┌────────
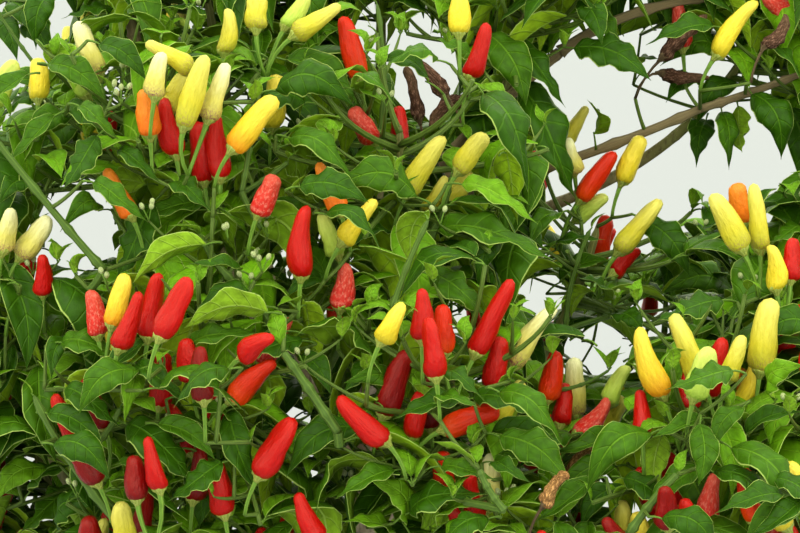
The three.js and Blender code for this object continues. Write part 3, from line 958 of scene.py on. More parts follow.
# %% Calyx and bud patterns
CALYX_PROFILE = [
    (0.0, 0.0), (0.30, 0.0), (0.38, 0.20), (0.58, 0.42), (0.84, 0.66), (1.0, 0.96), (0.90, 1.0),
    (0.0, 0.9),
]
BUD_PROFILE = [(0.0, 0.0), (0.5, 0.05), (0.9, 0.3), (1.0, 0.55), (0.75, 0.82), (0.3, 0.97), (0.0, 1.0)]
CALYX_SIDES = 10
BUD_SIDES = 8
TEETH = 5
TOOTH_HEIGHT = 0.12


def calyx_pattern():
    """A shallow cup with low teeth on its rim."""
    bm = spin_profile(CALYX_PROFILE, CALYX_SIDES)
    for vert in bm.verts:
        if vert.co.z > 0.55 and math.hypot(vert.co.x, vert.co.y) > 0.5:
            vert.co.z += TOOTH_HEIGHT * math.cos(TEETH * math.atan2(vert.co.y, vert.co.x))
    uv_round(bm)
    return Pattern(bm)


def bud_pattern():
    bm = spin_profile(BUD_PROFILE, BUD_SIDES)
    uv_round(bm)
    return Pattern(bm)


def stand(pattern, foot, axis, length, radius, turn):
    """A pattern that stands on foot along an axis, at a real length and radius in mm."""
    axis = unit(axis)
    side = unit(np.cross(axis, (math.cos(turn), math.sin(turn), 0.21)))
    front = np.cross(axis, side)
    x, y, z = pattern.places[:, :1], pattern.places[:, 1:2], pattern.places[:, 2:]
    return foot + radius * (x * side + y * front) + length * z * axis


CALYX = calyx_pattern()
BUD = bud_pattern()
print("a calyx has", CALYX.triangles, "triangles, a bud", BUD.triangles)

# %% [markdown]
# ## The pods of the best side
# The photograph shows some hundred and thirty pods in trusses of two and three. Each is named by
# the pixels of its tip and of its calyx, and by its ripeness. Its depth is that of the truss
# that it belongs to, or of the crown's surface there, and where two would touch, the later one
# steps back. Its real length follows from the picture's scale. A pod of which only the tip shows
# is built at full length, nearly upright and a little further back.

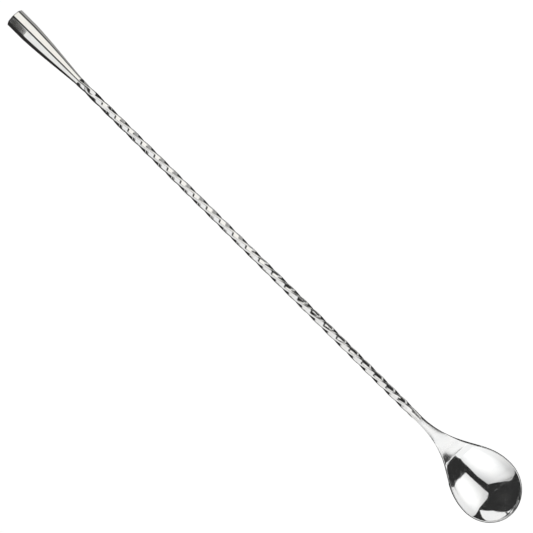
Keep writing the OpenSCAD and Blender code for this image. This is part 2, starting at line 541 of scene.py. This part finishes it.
└────────
Task requirements: Exact reproduction is required: output the lines from the start of the entries above through the line with "TOOTH_HEIGHT = 0.12".

Output of the task:
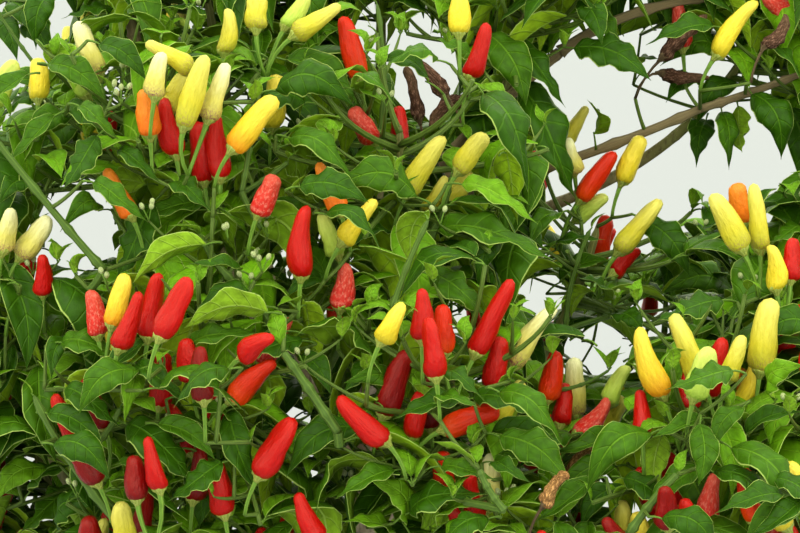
The three.js and Blender code for this object continues. Write part 3, from line 958 of scene.py on. More parts follow.
# %% Calyx and bud patterns
CALYX_PROFILE = [
    (0.0, 0.0), (0.30, 0.0), (0.38, 0.20), (0.58, 0.42), (0.84, 0.66), (1.0, 0.96), (0.90, 1.0),
    (0.0, 0.9),
]
BUD_PROFILE = [(0.0, 0.0), (0.5, 0.05), (0.9, 0.3), (1.0, 0.55), (0.75, 0.82), (0.3, 0.97), (0.0, 1.0)]
CALYX_SIDES = 10
BUD_SIDES = 8
TEETH = 5
TOOTH_HEIGHT = 0.12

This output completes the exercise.